Elliott's not convinced the FTC will do anything in response to complaints, but he still advises consumers who feel as if they've been hit with surprise charges to express their grievances to the agency, along with to the hotel and booking site they dealt with. Public outcry could stem the rapid rise in this deceptive practice, he maintains.

Additionally, Elliott advises anyone who was blindsided by an add-on fee to dispute the charge with their credit card company. While the booking sites may allow small-print disclosures, some credit card companies have taken the consumer's side in these disputes and reversed the charges.
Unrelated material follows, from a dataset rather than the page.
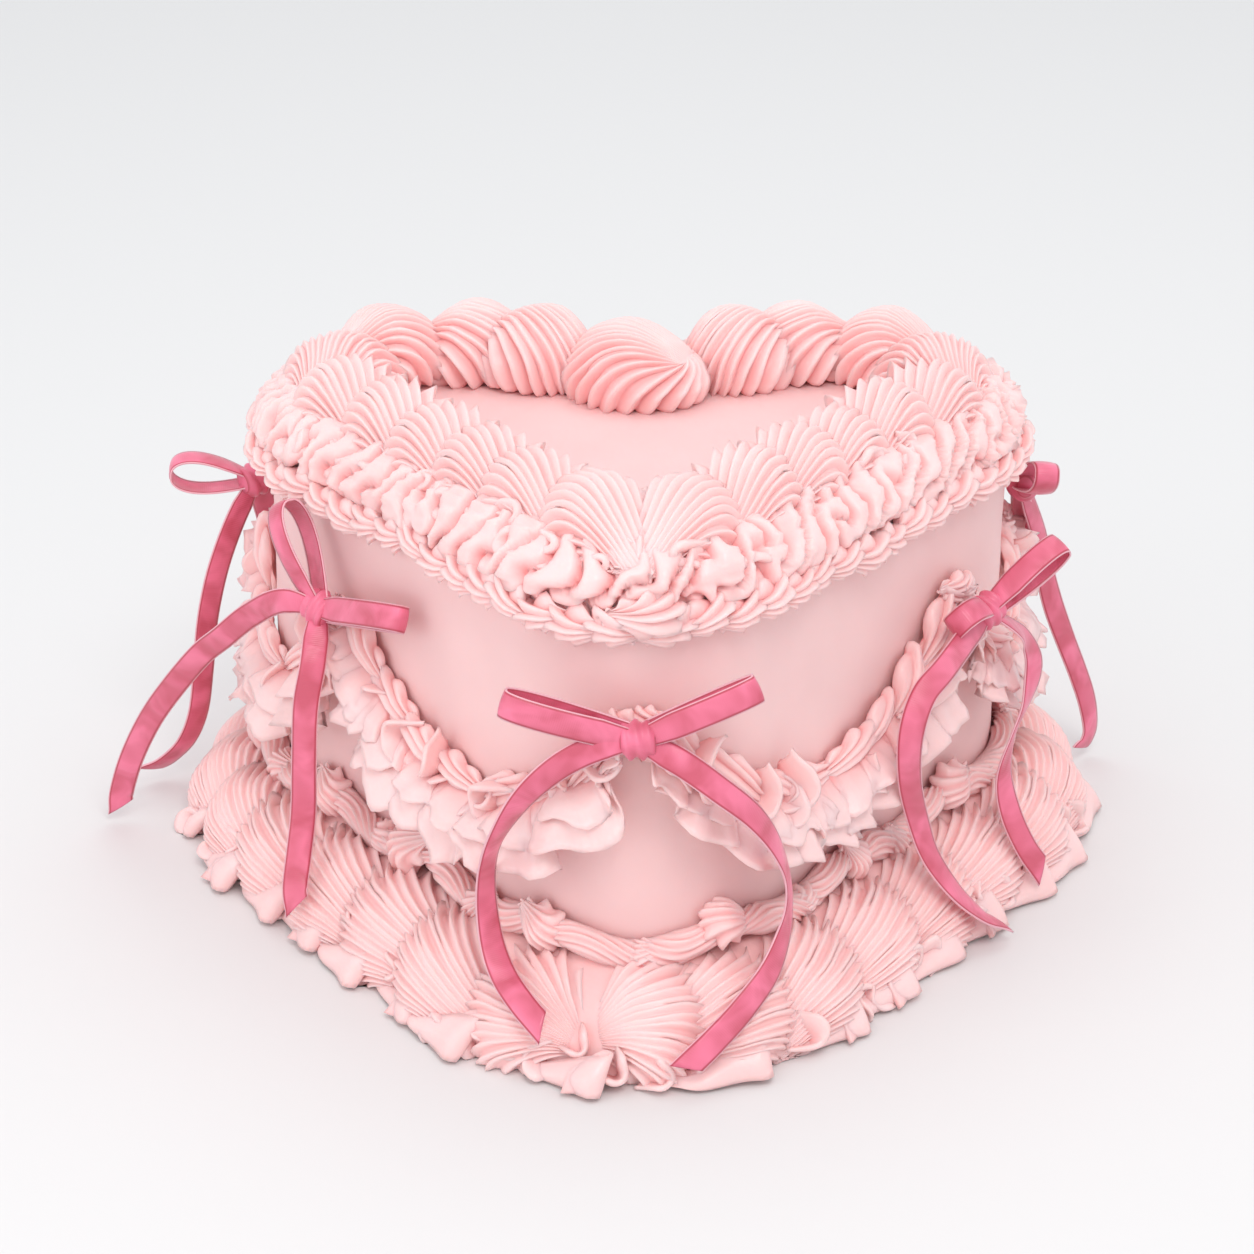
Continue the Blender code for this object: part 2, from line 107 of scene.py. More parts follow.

Moreover, merchants that have a high volume of disputed charges can run afoul of credit card providers, which in egregious cases have the ability to terminate a vendor's right to accept credit cards.

"If there was enough of an outcry, hotels would have to stop doing this," he said.

In the meantime, it's a classic case of buyer beware. Say Priceline's Lemarchand-Wood, "It's very important to read everything on the page."